You get the picture. Yes, it's theoretically possible to have every service and keep it in some semblance of balance. But the finances just do not work with it having the worst farebox recovery on the northside MBTA paired with the worst farebox recovery of any of the Top 3 or 4 potential NHDOT commuter rail routes. No one's going to be able to look at that with a straight face and say that it's the right thing to do.
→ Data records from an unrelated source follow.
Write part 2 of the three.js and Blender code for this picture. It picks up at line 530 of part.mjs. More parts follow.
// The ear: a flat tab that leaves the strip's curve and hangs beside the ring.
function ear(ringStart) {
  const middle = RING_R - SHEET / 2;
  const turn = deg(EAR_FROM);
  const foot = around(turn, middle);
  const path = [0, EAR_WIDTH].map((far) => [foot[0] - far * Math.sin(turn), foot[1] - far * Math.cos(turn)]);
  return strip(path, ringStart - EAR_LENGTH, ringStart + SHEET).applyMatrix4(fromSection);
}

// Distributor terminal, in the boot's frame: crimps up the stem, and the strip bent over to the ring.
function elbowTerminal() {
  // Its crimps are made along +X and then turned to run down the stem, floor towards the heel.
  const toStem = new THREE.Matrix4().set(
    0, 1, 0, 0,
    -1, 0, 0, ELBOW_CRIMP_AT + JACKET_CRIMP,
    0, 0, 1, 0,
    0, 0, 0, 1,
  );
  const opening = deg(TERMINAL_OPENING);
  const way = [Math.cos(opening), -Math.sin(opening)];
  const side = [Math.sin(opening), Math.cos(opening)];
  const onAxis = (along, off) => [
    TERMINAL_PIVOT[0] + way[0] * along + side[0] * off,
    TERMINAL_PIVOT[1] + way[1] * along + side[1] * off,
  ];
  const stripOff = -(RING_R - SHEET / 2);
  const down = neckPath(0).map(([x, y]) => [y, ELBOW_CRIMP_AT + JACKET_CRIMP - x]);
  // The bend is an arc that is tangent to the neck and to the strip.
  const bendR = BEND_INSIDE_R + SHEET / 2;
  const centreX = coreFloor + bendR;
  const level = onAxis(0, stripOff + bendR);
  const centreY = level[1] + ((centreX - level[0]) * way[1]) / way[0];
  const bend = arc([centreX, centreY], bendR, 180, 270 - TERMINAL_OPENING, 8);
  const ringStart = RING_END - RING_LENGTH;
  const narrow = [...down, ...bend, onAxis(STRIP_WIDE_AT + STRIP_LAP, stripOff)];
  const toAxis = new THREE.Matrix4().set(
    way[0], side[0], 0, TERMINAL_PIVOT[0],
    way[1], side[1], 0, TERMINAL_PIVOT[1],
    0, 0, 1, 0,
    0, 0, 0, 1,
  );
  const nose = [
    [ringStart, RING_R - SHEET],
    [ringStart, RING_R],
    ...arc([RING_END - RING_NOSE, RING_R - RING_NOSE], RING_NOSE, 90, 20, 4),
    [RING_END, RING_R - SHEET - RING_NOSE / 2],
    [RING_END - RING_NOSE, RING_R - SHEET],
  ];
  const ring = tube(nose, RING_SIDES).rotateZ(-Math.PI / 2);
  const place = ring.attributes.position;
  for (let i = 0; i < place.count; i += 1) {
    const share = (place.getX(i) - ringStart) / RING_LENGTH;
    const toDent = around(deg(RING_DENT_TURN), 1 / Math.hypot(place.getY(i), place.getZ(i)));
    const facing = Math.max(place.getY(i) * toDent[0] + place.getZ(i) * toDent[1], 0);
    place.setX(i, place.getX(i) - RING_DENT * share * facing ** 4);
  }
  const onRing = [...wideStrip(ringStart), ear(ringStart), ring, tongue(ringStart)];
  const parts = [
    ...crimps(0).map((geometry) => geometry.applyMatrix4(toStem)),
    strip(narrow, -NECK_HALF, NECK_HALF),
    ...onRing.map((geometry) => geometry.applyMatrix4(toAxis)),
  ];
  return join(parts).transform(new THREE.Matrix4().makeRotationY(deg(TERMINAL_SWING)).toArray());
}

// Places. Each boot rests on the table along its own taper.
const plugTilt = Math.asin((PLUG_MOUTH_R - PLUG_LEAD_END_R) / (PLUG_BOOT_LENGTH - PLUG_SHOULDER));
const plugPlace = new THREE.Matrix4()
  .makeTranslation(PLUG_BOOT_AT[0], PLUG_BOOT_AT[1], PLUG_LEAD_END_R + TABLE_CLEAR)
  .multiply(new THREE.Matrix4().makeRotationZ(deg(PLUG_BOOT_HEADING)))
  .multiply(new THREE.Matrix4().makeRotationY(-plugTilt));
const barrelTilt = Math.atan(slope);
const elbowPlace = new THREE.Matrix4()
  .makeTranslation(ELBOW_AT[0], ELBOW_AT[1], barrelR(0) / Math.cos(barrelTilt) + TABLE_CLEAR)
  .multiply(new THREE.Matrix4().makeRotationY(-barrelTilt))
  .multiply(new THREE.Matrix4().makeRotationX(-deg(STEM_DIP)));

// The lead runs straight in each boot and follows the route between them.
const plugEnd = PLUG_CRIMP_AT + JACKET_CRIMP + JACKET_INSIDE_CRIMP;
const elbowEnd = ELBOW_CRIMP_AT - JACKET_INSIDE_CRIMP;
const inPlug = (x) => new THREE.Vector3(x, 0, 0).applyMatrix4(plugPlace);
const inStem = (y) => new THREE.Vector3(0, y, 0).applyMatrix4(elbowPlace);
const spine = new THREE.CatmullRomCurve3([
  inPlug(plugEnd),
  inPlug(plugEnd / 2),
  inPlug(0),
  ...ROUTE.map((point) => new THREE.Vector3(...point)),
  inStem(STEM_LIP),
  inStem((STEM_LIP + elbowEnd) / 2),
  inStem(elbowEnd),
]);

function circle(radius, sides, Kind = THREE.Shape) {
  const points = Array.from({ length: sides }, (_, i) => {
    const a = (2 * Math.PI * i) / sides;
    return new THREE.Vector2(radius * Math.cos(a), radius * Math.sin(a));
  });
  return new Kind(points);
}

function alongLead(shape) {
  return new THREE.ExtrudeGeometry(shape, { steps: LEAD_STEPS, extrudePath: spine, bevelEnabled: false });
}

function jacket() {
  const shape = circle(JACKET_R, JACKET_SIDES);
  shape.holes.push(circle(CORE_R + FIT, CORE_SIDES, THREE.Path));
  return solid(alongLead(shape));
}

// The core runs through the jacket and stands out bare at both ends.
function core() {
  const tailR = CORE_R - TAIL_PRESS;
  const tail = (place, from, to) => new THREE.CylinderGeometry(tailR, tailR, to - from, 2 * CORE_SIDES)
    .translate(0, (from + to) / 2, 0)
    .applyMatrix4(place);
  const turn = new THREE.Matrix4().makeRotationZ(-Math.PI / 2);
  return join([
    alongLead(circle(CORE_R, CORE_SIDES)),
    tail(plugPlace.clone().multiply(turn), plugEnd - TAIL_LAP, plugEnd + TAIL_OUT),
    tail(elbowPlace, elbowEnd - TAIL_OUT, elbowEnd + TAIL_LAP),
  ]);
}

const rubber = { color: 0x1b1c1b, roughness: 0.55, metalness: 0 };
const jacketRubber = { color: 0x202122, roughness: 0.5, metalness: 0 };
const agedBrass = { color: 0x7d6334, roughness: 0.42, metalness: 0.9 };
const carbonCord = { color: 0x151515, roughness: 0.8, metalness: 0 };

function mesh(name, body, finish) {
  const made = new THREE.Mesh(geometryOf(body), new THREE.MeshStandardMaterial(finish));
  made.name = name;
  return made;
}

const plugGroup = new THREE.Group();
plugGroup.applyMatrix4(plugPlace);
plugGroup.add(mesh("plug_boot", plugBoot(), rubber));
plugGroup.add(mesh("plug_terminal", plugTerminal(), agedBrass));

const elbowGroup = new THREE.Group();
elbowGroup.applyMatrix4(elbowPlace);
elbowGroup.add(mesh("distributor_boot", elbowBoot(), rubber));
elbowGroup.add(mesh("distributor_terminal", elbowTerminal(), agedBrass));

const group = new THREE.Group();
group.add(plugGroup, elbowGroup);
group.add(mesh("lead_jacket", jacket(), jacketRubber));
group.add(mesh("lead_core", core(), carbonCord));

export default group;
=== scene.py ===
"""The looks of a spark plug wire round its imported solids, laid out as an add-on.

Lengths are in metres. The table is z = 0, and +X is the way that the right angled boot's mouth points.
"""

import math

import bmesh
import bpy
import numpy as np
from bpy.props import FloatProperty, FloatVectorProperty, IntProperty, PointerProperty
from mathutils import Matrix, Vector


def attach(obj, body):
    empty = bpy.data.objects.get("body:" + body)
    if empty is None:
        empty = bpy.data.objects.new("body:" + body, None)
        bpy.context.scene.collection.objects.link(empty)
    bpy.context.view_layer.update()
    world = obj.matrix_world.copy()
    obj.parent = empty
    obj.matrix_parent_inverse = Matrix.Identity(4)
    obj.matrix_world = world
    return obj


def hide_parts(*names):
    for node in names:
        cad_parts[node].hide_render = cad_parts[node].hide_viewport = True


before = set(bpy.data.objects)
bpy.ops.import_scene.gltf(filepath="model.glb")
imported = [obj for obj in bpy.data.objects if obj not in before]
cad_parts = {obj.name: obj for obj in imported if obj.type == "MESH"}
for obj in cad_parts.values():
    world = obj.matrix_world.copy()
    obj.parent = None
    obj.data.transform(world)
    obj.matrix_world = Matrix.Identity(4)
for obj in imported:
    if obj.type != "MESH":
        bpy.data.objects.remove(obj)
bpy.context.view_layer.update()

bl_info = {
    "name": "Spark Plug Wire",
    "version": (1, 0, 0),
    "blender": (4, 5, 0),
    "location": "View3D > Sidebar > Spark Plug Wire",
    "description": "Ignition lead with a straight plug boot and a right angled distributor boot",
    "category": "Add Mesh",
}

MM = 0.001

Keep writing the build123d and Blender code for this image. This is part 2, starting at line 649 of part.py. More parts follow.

They're far better off just going for it on the Eastern Route where speeds are fast enough to make all stops on a full schedule, max out the T's Newburyport revenue intake by packing supersize trains full on every peak slot, hit the gut of the Seacoast's population center...and not overcomplicate the Western Route where more Haverhill/Plaistow locals, more Downeasters, and Durham/Dover service make the most effective use of that line's remaining capacity. Yes, it's expensive. But it's chasing a winner. Chasing a loser carries with it its own costs in stalled momentum.